Working later also seems at first glance like an attractive prospect for older workers when one considers benefits such as income and social participation. To achieve longer work lives major reforms are needed and in this regard the present Federal Government has introduced a raft of generally useful initiatives. This latest official report identifies other, remediable factors that discourage the labour force participation of older workers.
However in the rush to promote the benefits of working later, the reality of older workers’ experiences should not be neglected. It is easy to point to gaps in arguments concerning the value of blocking off early exit pathways and instead exposing older workers to the labour market via promoting re-entry and retention. Unfortunately, past policy changes have often been driven more by concern for the economic consequences of population ageing than for the wellbeing of all older people.
It is possible to mount a serious challenge to those who would make a case for active ageing. It is difficult to argue with the principle; after all, it appears to offer something to everyone. But for older workers serious risks are present.
While older workers may nowadays be somewhat closer to the labour market than they once were, their employability generally remains poor. Some unemployed workers will be, in effect, retired but lack the financial wherewithal to withdraw from the labour market. ‘Activation’ in terms of offering the ‘right’ of older people to work, when there is no work to be had (due to age discrimination, a lack of skills currency, or failing health) may simply be condemning many to labour force participation, but with little or no prospect of meaningful opportunities.
In addition, although policy makers would point to the individual benefits of working, if this is not quality work then this may reduce the prospect of a healthy and secure old age.

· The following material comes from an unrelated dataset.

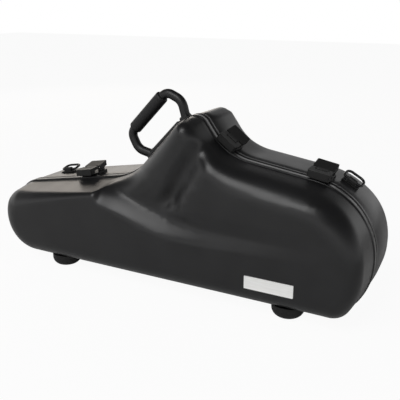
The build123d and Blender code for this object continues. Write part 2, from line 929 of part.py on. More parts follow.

Here the Australian Human Rights Commission report makes a contentious statement, arguing that “working is a protective factor against physical ill-health and poor mental health”. True to a point, but this surely depends on the kinds of work available for older people.
Flexible working has long been promoted in Australia and elsewhere as an approach that has appeal to older workers as they transition to retirement. But the problem lies in how flexibility is defined. It is not always possible for older people to exercise much choice and control over their labour market status. Many, for instance, find themselves trapped in involuntary part-time work for long periods, particularly women.

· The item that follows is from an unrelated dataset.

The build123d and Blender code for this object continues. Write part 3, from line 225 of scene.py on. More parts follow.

Many of the jobs to which older workers gravitate do not fall into the ‘quality work’ category. Despite the shift to a knowledge-based economy, many workers are still to be found in physically demanding jobs or in work environments that carry occupational health and safety risks, make it difficult to maintain skills currency, and as a consequence do not lend themselves to prolonged working lives, with a serious prospect of social exclusion and poverty.

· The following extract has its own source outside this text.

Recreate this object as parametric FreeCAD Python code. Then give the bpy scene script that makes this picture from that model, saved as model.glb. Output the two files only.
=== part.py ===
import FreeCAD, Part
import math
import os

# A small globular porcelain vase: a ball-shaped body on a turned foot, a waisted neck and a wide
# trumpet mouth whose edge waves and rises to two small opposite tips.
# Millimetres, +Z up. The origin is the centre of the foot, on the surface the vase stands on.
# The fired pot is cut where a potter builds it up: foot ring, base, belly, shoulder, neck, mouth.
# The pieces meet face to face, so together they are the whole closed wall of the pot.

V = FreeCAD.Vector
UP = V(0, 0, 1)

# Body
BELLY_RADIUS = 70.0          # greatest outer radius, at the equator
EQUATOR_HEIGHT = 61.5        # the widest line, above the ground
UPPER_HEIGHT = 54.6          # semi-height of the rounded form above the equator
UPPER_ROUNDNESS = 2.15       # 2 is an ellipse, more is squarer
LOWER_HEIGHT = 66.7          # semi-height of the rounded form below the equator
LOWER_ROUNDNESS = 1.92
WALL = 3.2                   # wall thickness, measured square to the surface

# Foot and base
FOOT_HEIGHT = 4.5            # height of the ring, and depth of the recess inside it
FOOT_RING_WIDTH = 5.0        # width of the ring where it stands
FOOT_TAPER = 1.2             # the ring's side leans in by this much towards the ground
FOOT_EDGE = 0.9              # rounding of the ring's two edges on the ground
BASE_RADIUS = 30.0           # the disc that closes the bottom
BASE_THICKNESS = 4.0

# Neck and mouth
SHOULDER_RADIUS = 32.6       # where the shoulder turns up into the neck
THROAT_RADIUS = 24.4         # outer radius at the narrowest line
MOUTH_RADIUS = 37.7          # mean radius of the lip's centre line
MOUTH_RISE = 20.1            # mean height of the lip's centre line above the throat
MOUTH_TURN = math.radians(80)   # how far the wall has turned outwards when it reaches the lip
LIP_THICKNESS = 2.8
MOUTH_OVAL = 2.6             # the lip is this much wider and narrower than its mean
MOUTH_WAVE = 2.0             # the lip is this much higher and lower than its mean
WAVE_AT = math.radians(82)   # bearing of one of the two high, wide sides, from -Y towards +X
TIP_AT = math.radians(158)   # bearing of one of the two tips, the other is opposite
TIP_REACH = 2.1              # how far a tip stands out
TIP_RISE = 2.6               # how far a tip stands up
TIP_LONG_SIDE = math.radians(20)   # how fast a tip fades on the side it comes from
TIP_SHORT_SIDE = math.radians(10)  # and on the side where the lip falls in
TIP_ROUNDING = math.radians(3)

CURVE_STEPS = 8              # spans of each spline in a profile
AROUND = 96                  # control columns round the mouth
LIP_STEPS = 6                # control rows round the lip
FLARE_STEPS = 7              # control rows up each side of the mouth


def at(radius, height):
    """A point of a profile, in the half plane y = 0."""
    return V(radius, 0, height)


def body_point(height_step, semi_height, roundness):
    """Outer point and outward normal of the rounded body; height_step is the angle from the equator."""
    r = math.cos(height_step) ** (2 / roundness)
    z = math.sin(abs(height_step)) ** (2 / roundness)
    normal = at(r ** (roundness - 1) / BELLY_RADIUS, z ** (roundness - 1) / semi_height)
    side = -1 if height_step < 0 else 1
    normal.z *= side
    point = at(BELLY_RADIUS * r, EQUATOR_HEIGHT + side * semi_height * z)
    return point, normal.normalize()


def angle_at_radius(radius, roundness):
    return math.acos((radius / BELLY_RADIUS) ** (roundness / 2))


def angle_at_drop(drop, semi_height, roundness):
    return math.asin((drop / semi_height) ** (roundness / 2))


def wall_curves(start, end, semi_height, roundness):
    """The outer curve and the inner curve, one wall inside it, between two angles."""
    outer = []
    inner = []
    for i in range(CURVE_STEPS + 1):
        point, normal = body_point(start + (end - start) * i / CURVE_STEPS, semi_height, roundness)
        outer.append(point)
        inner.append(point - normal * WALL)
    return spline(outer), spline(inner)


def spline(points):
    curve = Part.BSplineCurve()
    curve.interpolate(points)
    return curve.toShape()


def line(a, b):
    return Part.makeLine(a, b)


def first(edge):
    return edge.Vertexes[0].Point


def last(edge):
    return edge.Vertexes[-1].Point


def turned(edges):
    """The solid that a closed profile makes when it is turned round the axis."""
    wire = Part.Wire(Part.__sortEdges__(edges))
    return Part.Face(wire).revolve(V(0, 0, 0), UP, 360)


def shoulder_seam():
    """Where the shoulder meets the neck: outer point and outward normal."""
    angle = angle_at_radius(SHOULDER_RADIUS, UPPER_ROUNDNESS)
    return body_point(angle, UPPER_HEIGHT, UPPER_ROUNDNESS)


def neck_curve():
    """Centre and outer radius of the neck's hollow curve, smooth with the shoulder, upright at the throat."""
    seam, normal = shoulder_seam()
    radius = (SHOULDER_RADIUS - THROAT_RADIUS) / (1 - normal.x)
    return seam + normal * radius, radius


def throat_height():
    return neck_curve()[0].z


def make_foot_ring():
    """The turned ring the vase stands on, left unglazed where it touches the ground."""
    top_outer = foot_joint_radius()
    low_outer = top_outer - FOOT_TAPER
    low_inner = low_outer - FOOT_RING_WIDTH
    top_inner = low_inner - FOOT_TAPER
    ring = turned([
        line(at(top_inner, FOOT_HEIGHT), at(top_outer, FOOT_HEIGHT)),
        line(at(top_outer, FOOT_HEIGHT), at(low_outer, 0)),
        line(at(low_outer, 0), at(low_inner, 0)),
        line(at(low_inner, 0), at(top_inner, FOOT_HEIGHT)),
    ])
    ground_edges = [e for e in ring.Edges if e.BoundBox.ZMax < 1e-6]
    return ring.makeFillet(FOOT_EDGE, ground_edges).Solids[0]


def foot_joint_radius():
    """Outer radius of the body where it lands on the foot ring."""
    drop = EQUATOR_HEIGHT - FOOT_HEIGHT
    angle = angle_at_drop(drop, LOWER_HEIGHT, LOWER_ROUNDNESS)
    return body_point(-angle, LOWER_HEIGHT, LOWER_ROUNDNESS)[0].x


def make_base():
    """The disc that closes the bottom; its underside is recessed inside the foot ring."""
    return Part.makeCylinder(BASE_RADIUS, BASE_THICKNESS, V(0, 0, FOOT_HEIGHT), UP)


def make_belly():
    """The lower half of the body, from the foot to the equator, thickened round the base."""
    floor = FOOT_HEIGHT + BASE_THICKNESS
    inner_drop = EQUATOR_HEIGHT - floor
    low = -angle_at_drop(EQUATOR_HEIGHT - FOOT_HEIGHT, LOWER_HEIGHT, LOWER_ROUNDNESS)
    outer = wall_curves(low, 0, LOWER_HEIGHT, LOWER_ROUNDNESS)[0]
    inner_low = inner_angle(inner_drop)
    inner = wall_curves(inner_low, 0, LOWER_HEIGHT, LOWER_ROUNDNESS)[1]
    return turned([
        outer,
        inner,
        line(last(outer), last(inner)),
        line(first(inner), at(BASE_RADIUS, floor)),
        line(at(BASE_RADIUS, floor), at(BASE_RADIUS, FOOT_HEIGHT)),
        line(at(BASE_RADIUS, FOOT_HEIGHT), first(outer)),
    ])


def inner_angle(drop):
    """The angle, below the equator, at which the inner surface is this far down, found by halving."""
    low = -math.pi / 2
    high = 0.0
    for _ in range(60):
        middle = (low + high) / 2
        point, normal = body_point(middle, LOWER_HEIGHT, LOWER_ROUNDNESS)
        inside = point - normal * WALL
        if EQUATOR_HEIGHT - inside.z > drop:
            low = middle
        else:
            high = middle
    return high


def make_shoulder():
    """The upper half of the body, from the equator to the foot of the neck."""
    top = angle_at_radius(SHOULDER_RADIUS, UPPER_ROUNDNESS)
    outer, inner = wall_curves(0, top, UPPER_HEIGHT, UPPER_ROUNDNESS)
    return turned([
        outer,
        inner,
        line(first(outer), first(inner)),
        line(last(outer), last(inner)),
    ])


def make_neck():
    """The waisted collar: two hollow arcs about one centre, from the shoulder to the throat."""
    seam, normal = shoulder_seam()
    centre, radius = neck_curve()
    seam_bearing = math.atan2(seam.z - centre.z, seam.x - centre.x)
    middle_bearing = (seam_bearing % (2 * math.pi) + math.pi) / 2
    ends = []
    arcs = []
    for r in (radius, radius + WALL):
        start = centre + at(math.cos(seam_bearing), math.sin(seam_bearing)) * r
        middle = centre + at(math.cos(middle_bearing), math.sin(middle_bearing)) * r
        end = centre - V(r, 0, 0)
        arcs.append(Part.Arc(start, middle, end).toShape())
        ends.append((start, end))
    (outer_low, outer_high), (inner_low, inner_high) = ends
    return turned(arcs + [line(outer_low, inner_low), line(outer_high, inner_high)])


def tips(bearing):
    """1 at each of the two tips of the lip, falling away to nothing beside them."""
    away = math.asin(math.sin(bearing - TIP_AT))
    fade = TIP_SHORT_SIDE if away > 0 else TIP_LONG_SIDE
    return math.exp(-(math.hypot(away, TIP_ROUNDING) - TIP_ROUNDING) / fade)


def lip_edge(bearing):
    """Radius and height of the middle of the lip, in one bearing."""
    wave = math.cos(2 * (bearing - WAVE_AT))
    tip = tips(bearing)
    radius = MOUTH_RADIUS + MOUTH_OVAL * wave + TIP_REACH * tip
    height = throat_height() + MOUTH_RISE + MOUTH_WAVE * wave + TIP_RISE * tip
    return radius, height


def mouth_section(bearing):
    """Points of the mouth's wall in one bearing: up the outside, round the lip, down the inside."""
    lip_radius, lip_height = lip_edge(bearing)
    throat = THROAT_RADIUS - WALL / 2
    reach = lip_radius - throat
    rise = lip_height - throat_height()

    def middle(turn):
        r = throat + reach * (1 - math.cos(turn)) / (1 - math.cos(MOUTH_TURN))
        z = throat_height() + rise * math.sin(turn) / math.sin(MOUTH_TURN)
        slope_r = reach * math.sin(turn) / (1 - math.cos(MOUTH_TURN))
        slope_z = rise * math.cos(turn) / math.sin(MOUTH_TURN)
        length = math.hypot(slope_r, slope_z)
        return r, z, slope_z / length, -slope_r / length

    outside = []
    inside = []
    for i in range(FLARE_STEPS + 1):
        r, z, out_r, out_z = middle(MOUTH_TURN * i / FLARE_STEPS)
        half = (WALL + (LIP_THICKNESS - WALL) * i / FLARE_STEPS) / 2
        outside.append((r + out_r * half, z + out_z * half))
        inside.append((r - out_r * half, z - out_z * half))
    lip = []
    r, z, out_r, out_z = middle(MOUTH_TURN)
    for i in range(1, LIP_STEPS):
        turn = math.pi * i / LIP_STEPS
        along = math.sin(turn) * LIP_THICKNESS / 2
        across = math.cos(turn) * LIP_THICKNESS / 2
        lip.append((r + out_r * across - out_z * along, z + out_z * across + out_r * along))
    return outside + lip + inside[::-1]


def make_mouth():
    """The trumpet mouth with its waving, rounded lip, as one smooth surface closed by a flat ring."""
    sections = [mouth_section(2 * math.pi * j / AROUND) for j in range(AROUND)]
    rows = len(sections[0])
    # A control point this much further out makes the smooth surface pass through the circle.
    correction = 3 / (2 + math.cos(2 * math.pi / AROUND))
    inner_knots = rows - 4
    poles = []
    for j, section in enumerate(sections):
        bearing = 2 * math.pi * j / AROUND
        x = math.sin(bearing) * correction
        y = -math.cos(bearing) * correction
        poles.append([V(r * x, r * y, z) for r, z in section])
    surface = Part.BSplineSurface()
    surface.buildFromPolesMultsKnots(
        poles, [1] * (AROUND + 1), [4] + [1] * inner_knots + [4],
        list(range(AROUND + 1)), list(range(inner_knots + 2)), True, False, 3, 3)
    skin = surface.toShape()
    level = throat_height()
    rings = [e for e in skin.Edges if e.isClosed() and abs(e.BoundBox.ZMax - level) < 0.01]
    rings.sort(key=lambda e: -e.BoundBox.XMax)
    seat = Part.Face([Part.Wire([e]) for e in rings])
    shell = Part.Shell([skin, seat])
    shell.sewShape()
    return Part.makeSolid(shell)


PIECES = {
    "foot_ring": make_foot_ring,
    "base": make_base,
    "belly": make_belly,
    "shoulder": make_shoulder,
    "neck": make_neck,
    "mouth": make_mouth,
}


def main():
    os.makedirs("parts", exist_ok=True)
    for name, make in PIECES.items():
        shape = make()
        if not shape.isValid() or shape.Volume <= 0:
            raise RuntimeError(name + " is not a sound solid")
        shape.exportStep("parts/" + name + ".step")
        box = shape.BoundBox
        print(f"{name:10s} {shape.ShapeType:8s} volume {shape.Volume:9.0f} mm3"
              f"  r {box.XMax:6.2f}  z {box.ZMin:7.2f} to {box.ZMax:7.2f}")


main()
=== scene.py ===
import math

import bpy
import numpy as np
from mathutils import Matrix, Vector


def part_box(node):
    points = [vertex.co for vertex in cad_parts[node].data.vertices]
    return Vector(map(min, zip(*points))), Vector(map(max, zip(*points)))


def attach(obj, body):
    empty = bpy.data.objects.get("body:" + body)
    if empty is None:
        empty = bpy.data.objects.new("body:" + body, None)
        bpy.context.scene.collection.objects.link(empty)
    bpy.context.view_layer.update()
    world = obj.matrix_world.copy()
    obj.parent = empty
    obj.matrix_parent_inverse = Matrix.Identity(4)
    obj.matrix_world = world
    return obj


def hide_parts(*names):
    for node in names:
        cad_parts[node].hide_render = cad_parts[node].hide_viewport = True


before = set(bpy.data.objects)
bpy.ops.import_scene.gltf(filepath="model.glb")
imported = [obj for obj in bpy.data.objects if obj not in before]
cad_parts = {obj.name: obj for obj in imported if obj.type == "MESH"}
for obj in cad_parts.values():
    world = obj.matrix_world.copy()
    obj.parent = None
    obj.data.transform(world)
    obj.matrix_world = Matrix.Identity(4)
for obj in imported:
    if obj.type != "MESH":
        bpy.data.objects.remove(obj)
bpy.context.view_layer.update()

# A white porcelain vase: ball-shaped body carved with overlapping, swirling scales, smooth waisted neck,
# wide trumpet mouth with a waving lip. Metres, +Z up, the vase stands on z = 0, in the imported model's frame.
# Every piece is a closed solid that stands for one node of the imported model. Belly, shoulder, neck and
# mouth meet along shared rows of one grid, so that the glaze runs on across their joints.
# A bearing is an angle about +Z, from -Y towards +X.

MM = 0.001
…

The European Commission has acknowledged the potential risks when it notes that “Transition rates into both unemployment and inactivity are considerably higher for older workers in jobs of low quality”. Evidence of continuing inequality in terms of types of employment opportunity would seriously undermine the case of those pointing to a simple measure of employment activity as indicative of changing labour market prospects for older people.
The new policy rhetoric of working until the age of 70 or beyond must also surely ring hollow to job-seekers aged in their 50s or those whose life expectancy, due to a combination of social and health risk factors, is likely to fall short of this or exceed it by very little.
A plausible scenario is one of increasing labour market insecurity and personal hardship as workers can no longer fall back on early retirement. One might say that there is even a ‘lost generation’ for whom the notion of working longer has come too late. Unfortunately, no program of activation could now make very many of them work-ready.
Much work could still be done to adjust official provision for the older jobless and those seeking a career change, to protect people from discrimination on grounds of age, to promote the benefits of employing older workers among business and, more generally, to recast work for an ageing society. However, a pragmatic balance is required between, on the one hand, maximising job chances, and on the other, an escape from diminishing prospects.
Labour markets may not adjust easily or willingly to the ageing of industrialised society. The ongoing reconfiguration of national economies on the back of global shifts brings with it the prospect of turbulent times ahead for at-risk groups such as older workers. Recognising this, an emphasis on longer working lives should then be a policy aspiration, but not an ideological straightjacket. Certainly, any policy armoury that did not contain adequate protection for its older citizens would not be properly equipping them to meet the challenges of the modern labour market.
Professor Philip Taylor is the Director of Research and Graduate Studies at Monash University’s Gippsland campus where he researches age and the labour market.
A version of this article also appeared in The Conversation.